Je généralise parce que, de toute façon, c’est ce que fait le texte d’Archambault, et vous ne vous identifierez probablement pas totalement aux deux personnages principaux. Ils sont perpétuellement insatisfaits – le bonheur, après tout, se perd dès le moment où on le cherche -, ils sont pauvres même en ayant de l’argent. Pour eux, la consommation n’est plus un luxe, elle va de soi: on n’a pas une piscine pour se baigner, on se baigne parce qu’on a une piscine, parce qu’on prend la peine de l’entretenir et que ça demande un effort… Après cinq ans et demi de vie commune, pathétiquement (c’est le mot), le couple se dit heureux malgré une panne de désir, source de confrontation: ils font figure de deux éteignoirs cherchant à s’allumer l’un et l’autre. Soumis à la férule des conventions sociales, plaqués de l’image du normal et de l’acceptable, ils cachent sous cette façade les doutes les plus criants quant à notre rapport à la vie elle-même, quant au rapport que nous entretenons avec nos propres enfants. "C’est mon enfant. Je suis supposé l’aimer. Même quand il braille!" dira le personnage incarné par Bégin.

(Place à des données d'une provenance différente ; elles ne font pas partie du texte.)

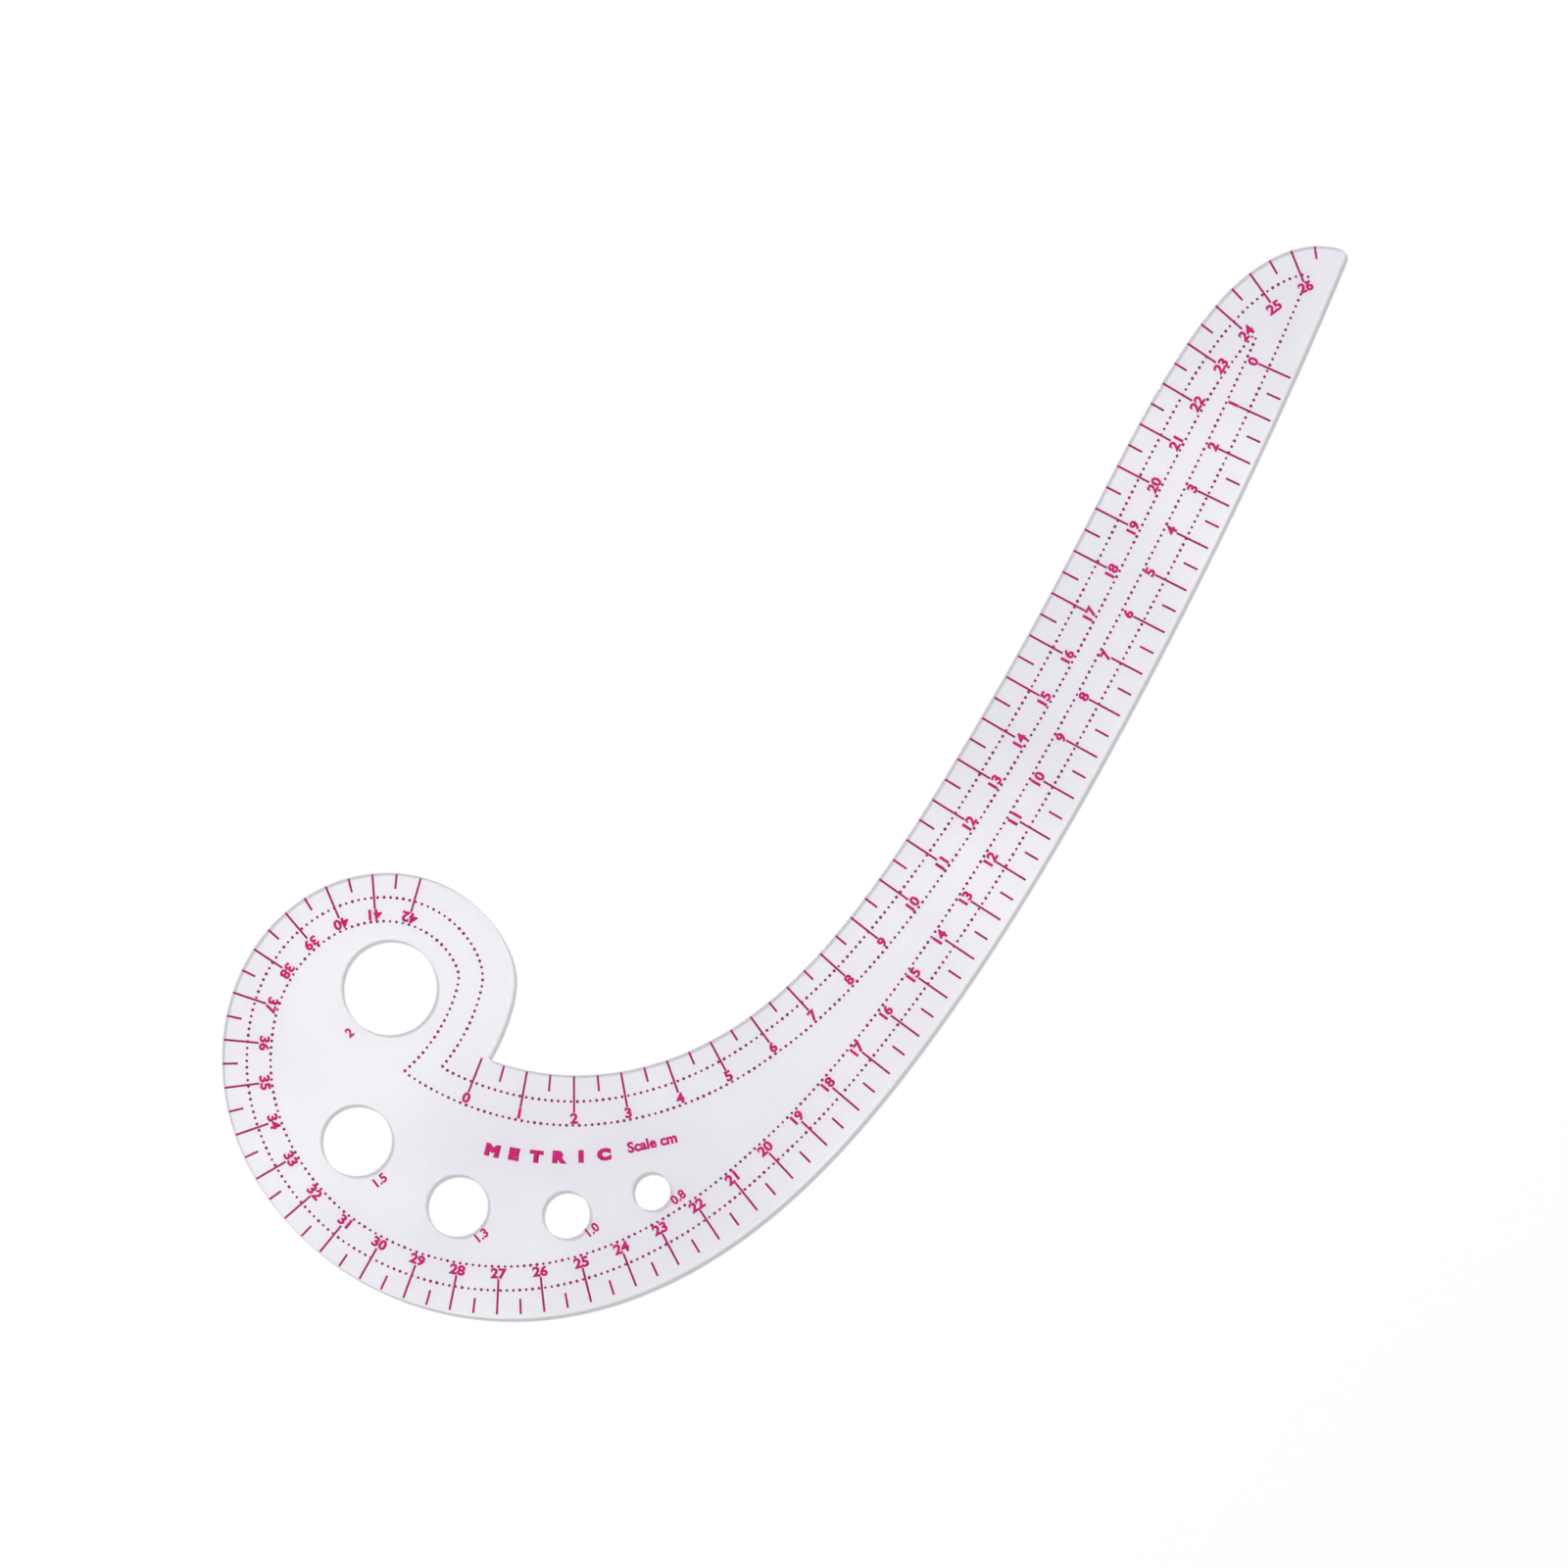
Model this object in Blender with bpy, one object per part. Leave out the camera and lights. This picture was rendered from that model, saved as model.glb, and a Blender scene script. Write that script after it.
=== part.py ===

Dans le contexte actuel, alors que les Québécois viennent de se faire haranguer par l’ancien premier ministre Lucien Bouchard à propos d’une supposée improductivité notoire, la pièce place ses personnages dans une situation d’essoufflement, de course, de soumission aux incessants abus du travail. Plusieurs reconnaîtront les révérences et les entourloupettes qu’ils sont prêts à faire pour se donner une impression de sécurité… Et dans cette "société des loisirs" à laquelle on nous avait fait croire, on travaille tellement qu’il ne faudrait pas en plus que nos loisirs demandent des efforts, alors on choisit ceux qui se rapprochent le plus de l’endormissement – avec en haut de podium le cinéma maison et l’anesthésie télévisuelle.

La pièce La Société des loisirs est une gifle qu’on peut difficilement éviter. Elle ne fait pas la morale, ne montre pas le chemin à suivre… Mais je crois qu’elle replace le coeur au bon endroit. Incontournable.